Дома уже копошились люди, собиравшие нас с бабушкой в дорогу. Все были страшно озабочены и расстроены, и мне не с кем было поделиться впечатлениями об увиденном. Так оно и погасло.
Как-то мы добрались до вокзала и сели в поезд, идущий в Свердловск. Вагон был общий, народу в нём мало, и провожающие уложили бабушку на нижнюю полку, мама подсунула ей под голову какой-то узелок. До Свердловска ехали долго, часов шесть или семь, наш поезд останавливался на каждом полустанке, пережидая более быстрые и важные поезда.
В Свердловске надо было пересаживаться на кировградский поезд. Бабушка, конечно, сама идти не могла. Мама положила одну её руку мне на плечо и велела крепко держать бабушку за талию, сама она почти взвалила бабушку на своё плечо, так мы и поползли. Мамочка моя никогда никого не просила о помощи, она сжимала губы и - вперёд. Бабушка едва шевелила ногами, так что шли по перрону мы очень долго, но всё же добрались наконец до зала ожидания. Предстояло долгое сидение на жестких деревянных МПСовских диванах.

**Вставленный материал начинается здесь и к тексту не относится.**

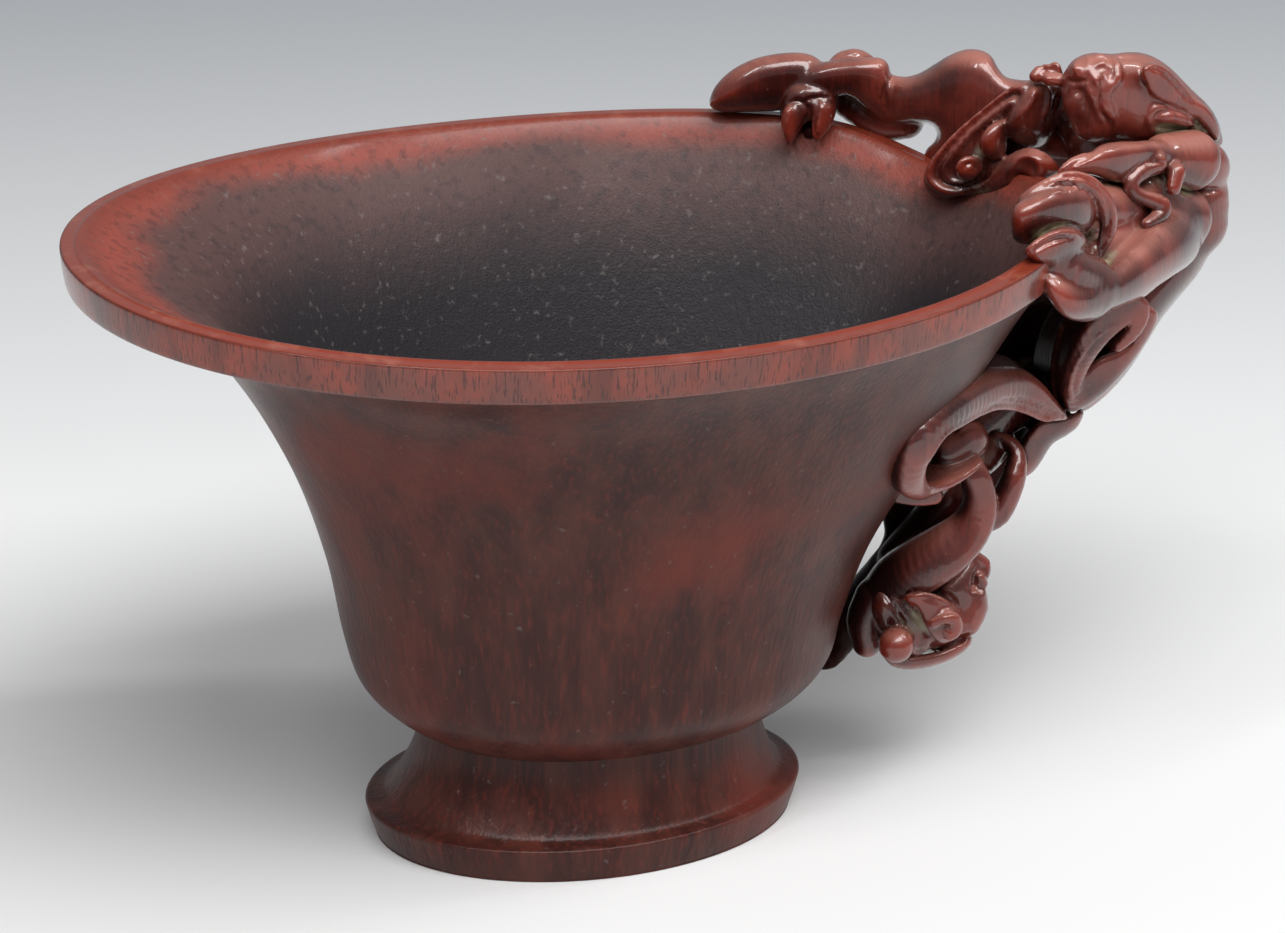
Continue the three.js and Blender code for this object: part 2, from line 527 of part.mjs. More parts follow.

Грузились в вагон опять с помощью чужих людей. Впервые я тогда увидела, что есть на свете народ, готовый прийти на помощь безо всякой просьбы.
В Кировграде нас встретил папа с машиной. Где уж он её достал, не знаю. Наверное, начальство комбинатовское выделило. От вокзала доехали без происшествий. Дома уложили бабушку на кровать в нашей комнате, придвинутую к печке. Похоже, это была Наташина кровать. Нас с Наташей переселили в гостиную, там, на диване и диванчике мы и спали.
Бабушка была очень плоха, но помню, что разговаривать она могла. И папа рассказывал, что, когда он заходил к ней, она радовалась, но плакала от своей беспомощности, утирая слёзы одной рукой, которая действовала. Когда она говорила о сыне Алексее, то очень волновалась. Что-то там, в Кыштыме, произошло между ними такое, что её сильно ранило. Душа её болела о сыне, но и простить его она не смогла.